> _PROBLEM REQUIREMENTS_
Of the lines listed below, return exactly those that run from the line containing "# Foot ring: a" through the line containing "cad_parts[node].hide_render = cad_parts[node].hide_viewport", both included.

···

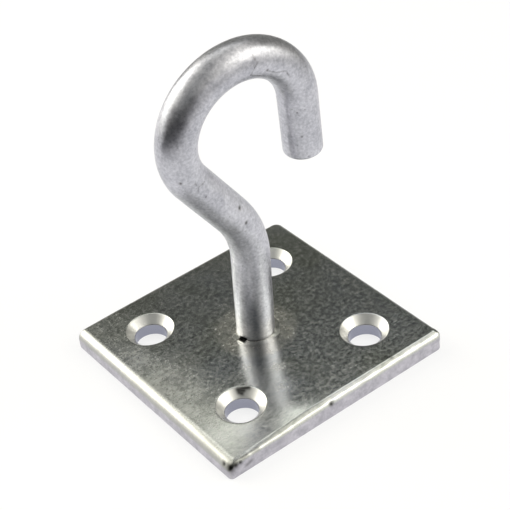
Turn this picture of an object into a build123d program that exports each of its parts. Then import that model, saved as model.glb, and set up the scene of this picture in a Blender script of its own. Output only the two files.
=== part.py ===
from build123d import *
import os
from math import radians, tan

# Hook on plate: a round bar bent to an open hook, its straight shank let into the middle of a
# square plate that has a countersunk screw hole near each corner.
# Frame: origin at the centre of the plate's back face, +Z out of the plate's front along the
# shank, X and Y along the plate's sides, the hook opening towards +X. Millimetres and degrees.

os.makedirs("parts", exist_ok=True)

# Plate, with rolled edges at the front and barely broken edges at the back
plate_side = 50.0
plate_thickness = 4.0
plate_corner_radius = 1.0
plate_front_edge_radius = 0.85
plate_back_edge_radius = 0.3

# The screw holes and the shank's hole were punched together, a little off the plate's centre
holes_shift_x = 0.5
holes_shift_y = 0.45

# Screw holes, one near each corner, countersunk from the front
screw_spacing = 29.3
screw_hole_radius = 3.15
countersink_radius = 4.7
countersink_angle = 90.0

# Round bar and the bends along its centreline, from the plate's front to the tip
bar_radius = 3.7
shank_length = 18.5
back_bend_radius = 20.0
back_bend_angle = 34.7
slant_length = 13.1
loop_radius = 12.65
loop_angle = 210.9
tip_length = 12.6
tip_edge_radius = 0.5

# How the hook stands in the plate: turned about +Z, leaning towards -Y and tilted towards +X
hook_turn = -2.0
hook_lean = 4.0
hook_tilt = 1.1

# Hole that the shank passes through, with a groove at the back for the weld
shank_hole_clearance = 0.7
weld_groove_width = 1.6
weld_groove_angle = 90.0

# Ring of run metal around the foot of the shank, and the void where it never closed
foot_ring_width = 1.5
foot_ring_height = 1.1
foot_ring_lip = 0.3
foot_void_width = 2.0
foot_void_height = 0.9
foot_void_depth = 0.8
foot_void_angle = 186.0

# Planes and sizes that follow from the ones above
shank_hole_radius = bar_radius + shank_hole_clearance
weld_rim_radius = shank_hole_radius + weld_groove_width
weld_groove_depth = weld_groove_width / tan(radians(weld_groove_angle / 2))
front_centre = (holes_shift_x, holes_shift_y, plate_thickness)
back_centre = (holes_shift_x, holes_shift_y, 0)
front_plane = Plane(origin=front_centre)
back_plane = Plane(origin=back_centre, z_dir=(0, 0, -1))
upright_plane = Plane.XZ.rotated((hook_lean, hook_tilt, 0)).rotated((0, 0, hook_turn))
hook_plane = Plane(origin=front_centre, x_dir=upright_plane.x_dir, z_dir=upright_plane.z_dir)

# Centreline of the bar, drawn in the hook's own plane with +Y up the shank
with BuildLine(hook_plane) as centreline:
    shank = Line((0, -2 * plate_thickness), (0, shank_length))
    back_bend = JernArc(shank @ 1, shank % 1, back_bend_radius, back_bend_angle)
    slant = Line(back_bend @ 1, back_bend @ 1 + back_bend % 1 * slant_length)
    loop = JernArc(slant @ 1, slant % 1, loop_radius, -loop_angle)
    tip = Line(loop @ 1, loop @ 1 + loop % 1 * tip_length)

# Void at the foot: a short pocket into the bar, lying on the plate's front
with BuildPart() as foot_void:
    with BuildSketch(front_plane.rotated((0, 0, foot_void_angle))):
        with Locations((bar_radius + foot_ring_lip, 0)):
            pocket_length = foot_void_depth + foot_ring_lip
            Rectangle(pocket_length, foot_void_width, align=(Align.MAX, Align.CENTER))
    extrude(amount=foot_void_height)

# Hook: the bar swept along its centreline, flush with the plate's back, square at the tip
with BuildPart() as hook:
    with BuildSketch(Plane(origin=centreline.line @ 0, z_dir=centreline.line % 0)):
        Circle(bar_radius)
    sweep(path=centreline.line)
    tip_face = hook.faces().sort_by_distance(centreline.line @ 1)[0]
    fillet(tip_face.edges(), tip_edge_radius)
    split(bisect_by=Plane.XY, keep=Keep.TOP)
    add(foot_void.part, mode=Mode.SUBTRACT)

hook.part.label = "hook"
export_step(hook.part, "parts/hook.step")

# Plate: its outline, its edges, the screw holes and the shank's hole
with BuildPart() as plate:
    with BuildSketch():
        RectangleRounded(plate_side, plate_side, plate_corner_radius)
    extrude(amount=plate_thickness)
    fillet(plate.faces().sort_by(Axis.Z)[-1].edges(), plate_front_edge_radius)
    fillet(plate.faces().sort_by(Axis.Z)[0].edges(), plate_back_edge_radius)
    with Locations(front_plane):
        with GridLocations(screw_spacing, screw_spacing, 2, 2):
            CounterSinkHole(
                screw_hole_radius, countersink_radius, counter_sink_angle=countersink_angle
            )
    with Locations(back_plane):
        CounterSinkHole(
            shank_hole_radius, weld_rim_radius, counter_sink_angle=weld_groove_angle
        )

plate.part.label = "plate"
export_step(plate.part, "parts/plate.step")

# Weld at the back: it fills the groove around the shank and is dressed flush
with BuildPart() as rear_weld:
    with Locations(back_centre):
        Cone(
            weld_rim_radius,
            shank_hole_radius,
            weld_groove_depth,
            align=(Align.CENTER, Align.CENTER, Align.MIN),
        )
    add(hook.part, mode=Mode.SUBTRACT)

rear_weld.part.label = "rear_weld"
export_step(rear_weld.part, "parts/rear_weld.step")

# Foot ring: a plain cone of metal around the shank, open at the void
with BuildPart() as foot_ring:
    with Locations(front_centre):
        Cone(
            bar_radius + foot_ring_width,
            bar_radius + foot_ring_lip,
            foot_ring_height,
            align=(Align.CENTER, Align.CENTER, Align.MIN),
        )
    add(hook.part, mode=Mode.SUBTRACT)
    add(foot_void.part, mode=Mode.SUBTRACT)

foot_ring.part.label = "foot_ring"
export_step(foot_ring.part, "parts/foot_ring.step")
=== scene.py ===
import cmath
import math

import bpy
import bmesh
import numpy as np
from mathutils import Matrix, Vector, geometry, noise
from mathutils.bvhtree import BVHTree


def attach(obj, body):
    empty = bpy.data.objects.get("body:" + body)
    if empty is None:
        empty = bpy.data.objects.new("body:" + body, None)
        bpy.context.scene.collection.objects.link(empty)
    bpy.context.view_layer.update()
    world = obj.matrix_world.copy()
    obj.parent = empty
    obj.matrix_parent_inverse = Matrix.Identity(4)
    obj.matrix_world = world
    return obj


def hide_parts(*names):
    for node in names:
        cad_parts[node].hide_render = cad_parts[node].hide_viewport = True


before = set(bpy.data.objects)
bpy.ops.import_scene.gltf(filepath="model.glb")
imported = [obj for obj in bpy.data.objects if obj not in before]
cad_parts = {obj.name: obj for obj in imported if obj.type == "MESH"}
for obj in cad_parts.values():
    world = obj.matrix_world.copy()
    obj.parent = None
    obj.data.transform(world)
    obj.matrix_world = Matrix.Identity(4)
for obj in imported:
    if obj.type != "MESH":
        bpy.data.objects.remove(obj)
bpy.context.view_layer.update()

# A hook of round bar on a square plate, in bright zinc.
# Lengths below are in millimetres unless their names say otherwise; meshes are in metres.
MM = 0.001

# Sizes of the part, as in its source
PLATE_SIDE = 50.0
PLATE_THICKNESS = 4.0
FRONT_EDGE_RADIUS = 0.85
BACK_EDGE_RADIUS = 0.3
HOLES_SHIFT_X = 0.5
HOLES_SHIFT_Y = 0.45
SCREW_SPACING = 29.3
SCREW_HOLE_RADIUS = 3.15
COUNTERSINK_RADIUS = 4.7
BAR_RADIUS = 3.7
SHANK_LENGTH = 18.5
BACK_BEND_RADIUS = 20.0
BACK_BEND_ANGLE = math.radians(34.7)
SLANT_LENGTH = 13.1
LOOP_RADIUS = 12.65
LOOP_ANGLE = math.radians(210.9)
TIP_LENGTH = 12.6
TIP_EDGE_RADIUS = 0.5
HOOK_TURN = math.radians(-2.0)
HOOK_LEAN = math.radians(4.0)
HOOK_TILT = math.radians(1.1)
SHANK_HOLE_CLEARANCE = 0.7
SHANK_HOLE_RADIUS = BAR_RADIUS + SHANK_HOLE_CLEARANCE
WELD_GROOVE_WIDTH = 1.6
WELD_GROOVE_DEPTH = WELD_GROOVE_WIDTH
WELD_RIM_RADIUS = SHANK_HOLE_RADIUS + WELD_GROOVE_WIDTH
FOOT_RING_WIDTH = 1.5
FOOT_RING_HEIGHT = 1.1

# Where the photographed piece differs a little from the plain part: its tip is sawn shorter, and
# the void at its foot is smaller and lies further round
TIP_TRIM = 0.55
FOOT_VOID_WIDTH = 1.6
FOOT_VOID_HEIGHT = 0.5
FOOT_VOID_DEPTH = 0.8
FOOT_VOID_ANGLE = math.radians(192.0)

# The photograph's camera, fitted to the plate and the hook
IMAGE_SIZE = 510
FOCAL_PIXELS = 1524.7
SENSOR_WIDTH = 36.0
CAMERA_AZIMUTH = math.radians(32.779)
CAMERA_DROP = math.radians(37.150)
CAMERA_ROLL = math.radians(7.851)
ORIGIN_RIGHT = 0.451
ORIGIN_DOWN = 17.699
ORIGIN_AWAY = 292.512

# How finely the meshes are divided: lengths of steps, or numbers of them
BAR_STEP = 0.2
BAR_AROUND = 132
FOOT_FACE_RINGS = (0.3, 0.65)
TIP_FACE_RINGS = (0.8, 0.6, 0.4, 0.2)
TIP_EDGE_STEPS = 6
PLATE_GRID = 0.34
PLATE_BACK_GRID = 1.2
HOLE_AROUND = 112
HOLE_STEP = 0.22
SIDE_STEPS = 190
SIDE_ROWS = 13
CORNER_STEPS = 8
FRONT_EDGE_STEPS = 8
BACK_EDGE_STEPS = 4
FOOT_RING_AROUND = 180
FOOT_RING_STEPS = 12
FLOOR_SIDES = 95
# Closer places are merged, and edges bent by more than this angle stay sharp
MERGE_DISTANCE = 0.002
SHARP_ANGLE = math.radians(50)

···

> _RESPONSE FOR THIS EXERCISE_
# Foot ring: a plain cone of metal around the shank, open at the void
with BuildPart() as foot_ring:
    with Locations(front_centre):
        Cone(
            bar_radius + foot_ring_width,
            bar_radius + foot_ring_lip,
            foot_ring_height,
            align=(Align.CENTER, Align.CENTER, Align.MIN),
        )
    add(hook.part, mode=Mode.SUBTRACT)
    add(foot_void.part, mode=Mode.SUBTRACT)

foot_ring.part.label = "foot_ring"
export_step(foot_ring.part, "parts/foot_ring.step")
=== scene.py ===
import cmath
import math

import bpy
import bmesh
import numpy as np
from mathutils import Matrix, Vector, geometry, noise
from mathutils.bvhtree import BVHTree


def attach(obj, body):
    empty = bpy.data.objects.get("body:" + body)
    if empty is None:
        empty = bpy.data.objects.new("body:" + body, None)
        bpy.context.scene.collection.objects.link(empty)
    bpy.context.view_layer.update()
    world = obj.matrix_world.copy()
    obj.parent = empty
    obj.matrix_parent_inverse = Matrix.Identity(4)
    obj.matrix_world = world
    return obj


def hide_parts(*names):
    for node in names:
        cad_parts[node].hide_render = cad_parts[node].hide_viewport = True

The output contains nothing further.